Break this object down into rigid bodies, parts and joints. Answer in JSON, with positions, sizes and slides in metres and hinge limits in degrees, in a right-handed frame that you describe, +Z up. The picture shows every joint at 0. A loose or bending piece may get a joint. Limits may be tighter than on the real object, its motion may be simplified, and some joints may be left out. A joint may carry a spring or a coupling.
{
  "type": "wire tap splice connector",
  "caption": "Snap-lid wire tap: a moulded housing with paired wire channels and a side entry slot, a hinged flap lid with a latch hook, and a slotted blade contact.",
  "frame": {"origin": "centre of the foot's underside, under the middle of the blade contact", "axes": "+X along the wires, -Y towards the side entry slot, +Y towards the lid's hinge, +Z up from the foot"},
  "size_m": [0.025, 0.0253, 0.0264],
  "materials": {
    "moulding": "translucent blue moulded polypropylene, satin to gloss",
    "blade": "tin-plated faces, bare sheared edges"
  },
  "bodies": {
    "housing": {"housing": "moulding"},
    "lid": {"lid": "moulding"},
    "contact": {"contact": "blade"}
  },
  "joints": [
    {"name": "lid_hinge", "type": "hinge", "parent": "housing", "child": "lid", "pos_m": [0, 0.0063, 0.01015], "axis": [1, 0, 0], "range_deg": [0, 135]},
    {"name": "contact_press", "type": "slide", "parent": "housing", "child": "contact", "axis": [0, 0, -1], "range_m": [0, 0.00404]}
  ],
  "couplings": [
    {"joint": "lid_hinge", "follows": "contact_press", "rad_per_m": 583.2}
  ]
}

★ ★ ★ ★ ★ ★ ★

Task to complete:
Nothing in the data may differ; print all of it exactly as written.

Finished task:
Break this object down into rigid bodies, parts and joints. Answer in JSON, with positions, sizes and slides in metres and hinge limits in degrees, in a right-handed frame that you describe, +Z up. The picture shows every joint at 0. A loose or bending piece may get a joint. Limits may be tighter than on the real object, its motion may be simplified, and some joints may be left out. A joint may carry a spring or a coupling.
{
  "type": "wire tap splice connector",
  "caption": "Snap-lid wire tap: a moulded housing with paired wire channels and a side entry slot, a hinged flap lid with a latch hook, and a slotted blade contact.",
  "frame": {"origin": "centre of the foot's underside, under the middle of the blade contact", "axes": "+X along the wires, -Y towards the side entry slot, +Y towards the lid's hinge, +Z up from the foot"},
  "size_m": [0.025, 0.0253, 0.0264],
  "materials": {
    "moulding": "translucent blue moulded polypropylene, satin to gloss",
    "blade": "tin-plated faces, bare sheared edges"
  },
  "bodies": {
    "housing": {"housing": "moulding"},
    "lid": {"lid": "moulding"},
    "contact": {"contact": "blade"}
  },
  "joints": [
    {"name": "lid_hinge", "type": "hinge", "parent": "housing", "child": "lid", "pos_m": [0, 0.0063, 0.01015], "axis": [1, 0, 0], "range_deg": [0, 135]},
    {"name": "contact_press", "type": "slide", "parent": "housing", "child": "contact", "axis": [0, 0, -1], "range_m": [0, 0.00404]}
  ],
  "couplings": [
    {"joint": "lid_hinge", "follows": "contact_press", "rad_per_m": 583.2}
  ]
}